Sync 3 works just as well in the MKC as it does in any other Ford or Lincoln vehicle. Swiping through menu screens is a quick process, and the system responds immediately to touch commands. Embedded navigation is optional on base MKCs and standard on higher trims, though every version of Sync 3 comes with Apple CarPlay and Android Auto.
Good as Sync 3 is, it can’t match the cool factor of the Audi Q5’s optional Virtual Cockpit, and other luxury offerings like the Acura RDX, BMW X3 and Mercedes-Benz GLC offer sharper displays with better graphics. Lincoln does stand toe-to-toe with the best in terms of driver assistance tech, though, with features like precollision assist, active park assist, adaptive cruise control and lane-keeping assist available on higher trims. Starting next year, the MKC will come standard with the Lincoln Co-Pilot 360 suite of tech that includes automatic emergency braking, pedestrian detection, a backup camera, blind-spot monitoring and cross-traffic alert.
From a functionality standpoint, the MKC offers usable space for luggage — not to mention a wide load-in aperture thanks to its clamshell hatch design — but still falls short of its key rivals. The MKC offers a maximum of 53.1 cubic feet of space with the rear seats folded, which is a few cubes shy of the Acura RDX, Audi Q5, BMW X3, Buick Envision and Mercedes GLC.

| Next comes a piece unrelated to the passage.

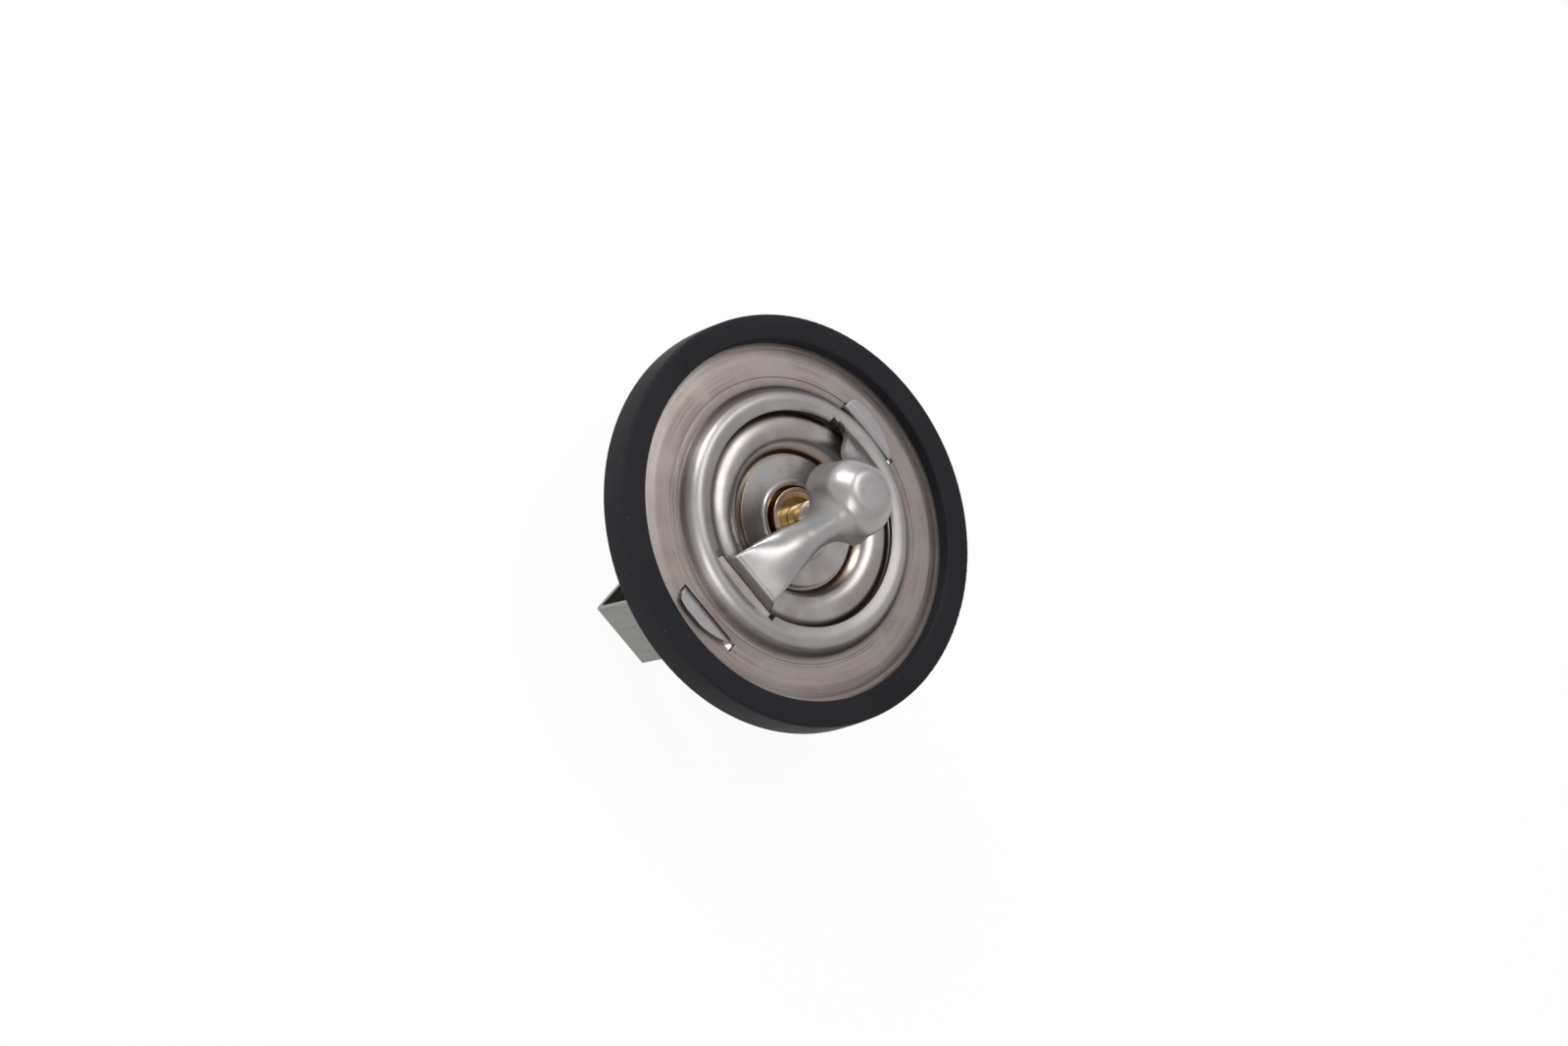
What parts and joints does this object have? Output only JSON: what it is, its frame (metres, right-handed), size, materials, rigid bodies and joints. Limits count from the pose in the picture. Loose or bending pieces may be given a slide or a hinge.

Really, nothing’s changed inside the MKC for 2019, save for a couple of color and trim options. Lincoln’s trio of Black Label schemes are once again available, in Modern Heritage (black and white) and Center Stage (red and black) themes, as well as the rich, brown Indulgence spec pictured here. With its Alcantara headliner, supple leather and soft-touch surface materials, the Black Label cabin looks and feels exquisite, right down to the detail stitching on the seats and door inserts. Just remember, you pay for the privilege: a Black Label MKC can’t be had for less than $48,125, including $925 for destination, and the fully loaded, 2.3-liter, all-wheel drive version you see here costs $55,730.
Nice as the Black Label treatment is — which, don’t forget, includes several complimentary care and concierge services — you’re better off with lesser MKC trims, which range from $33,995 for the base model to $40,625 for the Reserve, not including destination, and before options. A nicely optioned Reserve 2.3T AWD with 19-inch wheels and the trick park assist system will set you back around $49,000, or about as much as a very lightly optioned, less-powerful, mid-level Audi Q5 Premium Plus. The MKC’s closest competitor, as far as I’m concerned, is the new-for-2019 Acura RDX which, loaded up in Advance SH-AWD trim, costs about the same.
Aside from the improved front fascia, the 2019 MKC isn’t so different from its predecessor. It feels markedly more upscale and luxurious than the Ford Escape on which it’s based, and offers a quiet, premium cabin that’s as good as or better than many of its more well-established rivals. It’s a sensible choice among compact luxury crossovers and competently conveys Lincoln’s ethos of “quiet luxury.” The MKC might not be the first vehicle that comes to mind in this highly competitive segment, but it certainly checks all the right boxes.